Later, she reflects on what she now believes to be a healthy way to look at a career, which she came to, at least in part, after watching a documentary about a professional athlete who noted that his career was not his "purpose" but a "platform."

That simple idea that a career could be a platform, not a purpose, was like a slap across the face. The good kind. A wake-up call. I had done the opposite, making a successful career my purpose, not a platform for something more meaningful. And, really, in and of itself, my career had no purpose. I am not talking about a job, a means to survive and take care of others. I am talking about my career. The concept of career, for me, suggests a broader meaning of a life plan marrying your interests, passions, and livelihood. What meaningful goal or agenda was I accomplishing with all that effort and energy flowing into my career? My career was not a means to an end. It was the end. When I reflect on all the sacrifices that were made for that end, it strikes me as somewhat wasteful.

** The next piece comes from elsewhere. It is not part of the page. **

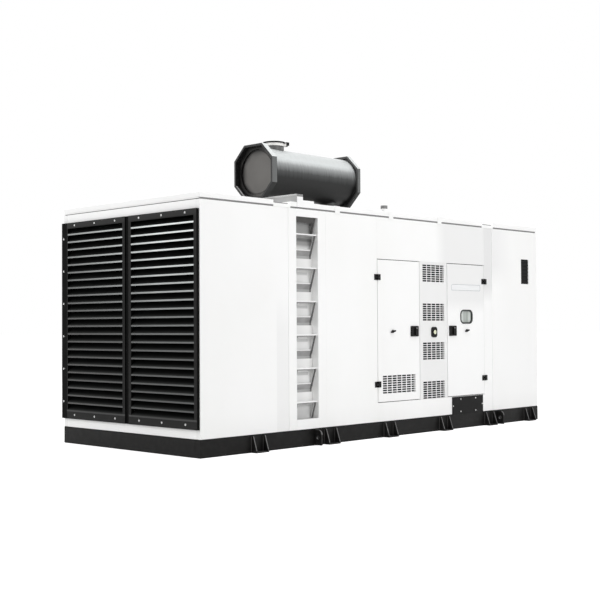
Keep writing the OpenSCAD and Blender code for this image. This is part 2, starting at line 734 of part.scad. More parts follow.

In Full Circle, Callan Montella also dives into her part and other behind-the-scenes action in Lehman Brothers' bankruptcy, the biggest ever in U.S. history. But the heart of her tale seems to have less to do with Wall Street and the financial crisis that nearly decimated the world's economy, and more to do with the perils of putting your career first.

Bloomberg summarizes Full Circle's intentions well: "It offers a case study of the sort of overachiever personality that thrives in finance, which carried Callan to the top of the industry."